The Marshall limitation is not a dead end — it's a defined engineering problem with public data available at each step. Here is what a full WUI-capable model requires:

Step What's Needed Data Source Status
1. Structure ignition overlay Parcel footprints, construction year, roof material, wall cladding County assessor data + CoreLogic; NIST BFIRES-2 or Pathfinder ignition model Data publicly available; IBHS provides structure vulnerability functions
2. Ember transport Higher-resolution wind fields (sub-km), structure-to-structure ignition probabilities IBHS research on ember accumulation; WRF wind downscaling over complex terrain Research-grade; no off-the-shelf implementation for rapid deployment
3. Validation data Structure-level destroy/damage/intact outcomes from real WUI fires Cal Fire DINS records — post-fire damage inspection, publicly available by incident Available now for recent fires (see below)

Available DINS Validation Fires

Cal Fire's Damage Inspection (DINS) program provides structure-level destroy/damage/intact records for each inspected parcel.

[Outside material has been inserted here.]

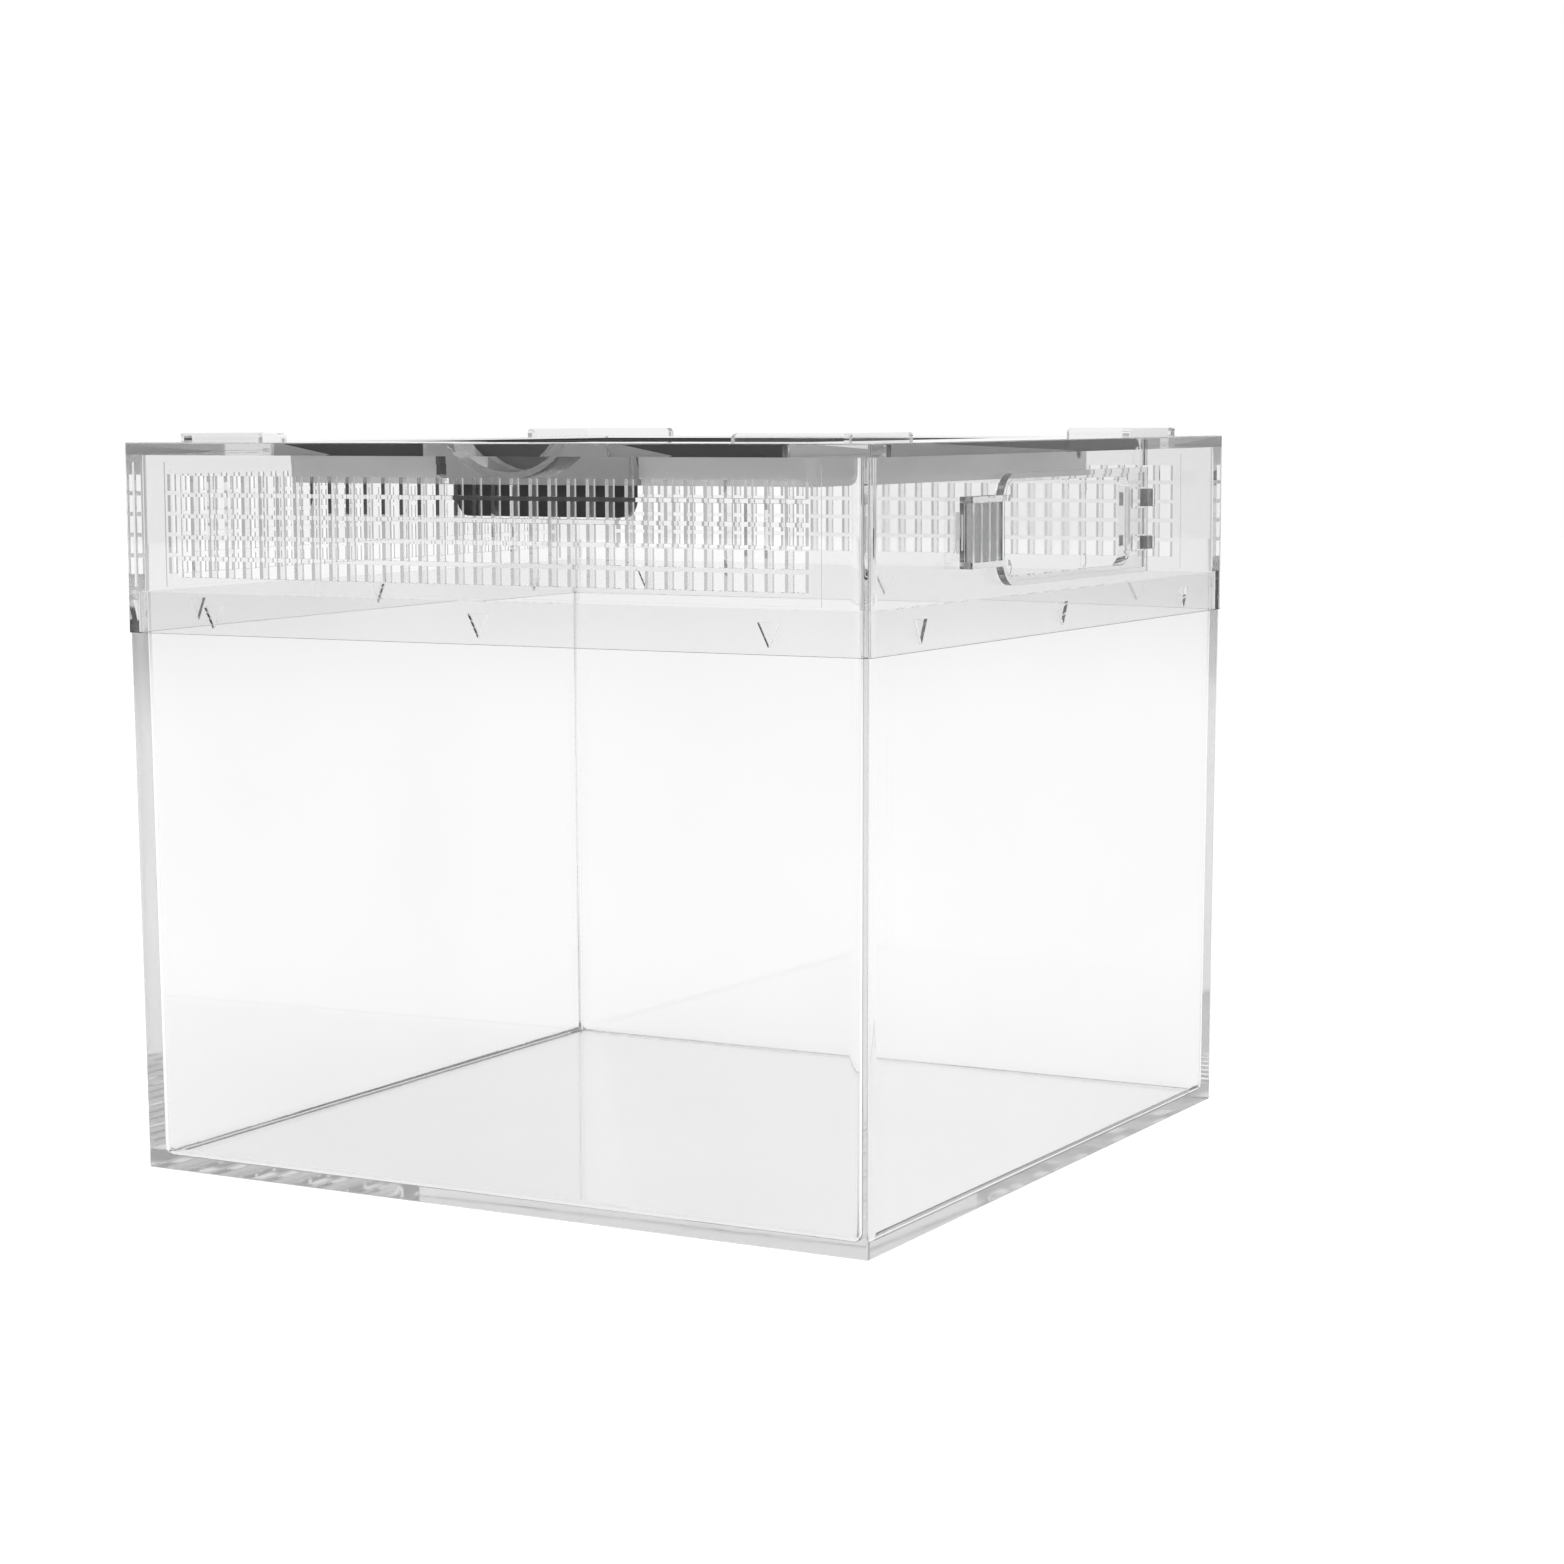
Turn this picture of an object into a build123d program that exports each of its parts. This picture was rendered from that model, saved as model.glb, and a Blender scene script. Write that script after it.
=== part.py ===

Two recent fires with DINS data and dense WUI exposure:

  • Mosquito Fire (Sept 2022, El Dorado/Placer County) — 76,788 acres, significant residential exposure in Foresthill and Oxbow communities
  • Oak Fire (July 2022, Mariposa County) — 19,244 acres, structures in communities adjacent to Yosemite National Park

Both fires have DINS inspection records available through fire.ca.gov/incidents/. A structure ignition model validated against either fire closes the Marshall gap directly.

The limitation is scoped, not open-ended.

This model handles terrain-driven wildland fire accurately (validated against three fires). What it cannot do is model ember-driven ignition in dense residential areas — the Marshall scenario. The upgrade path above converts that gap from "unknown" to "three engineering steps with public data." The most expensive step (Step 2) requires research-grade wind modeling; Steps 1 and 3 are achievable with existing public datasets.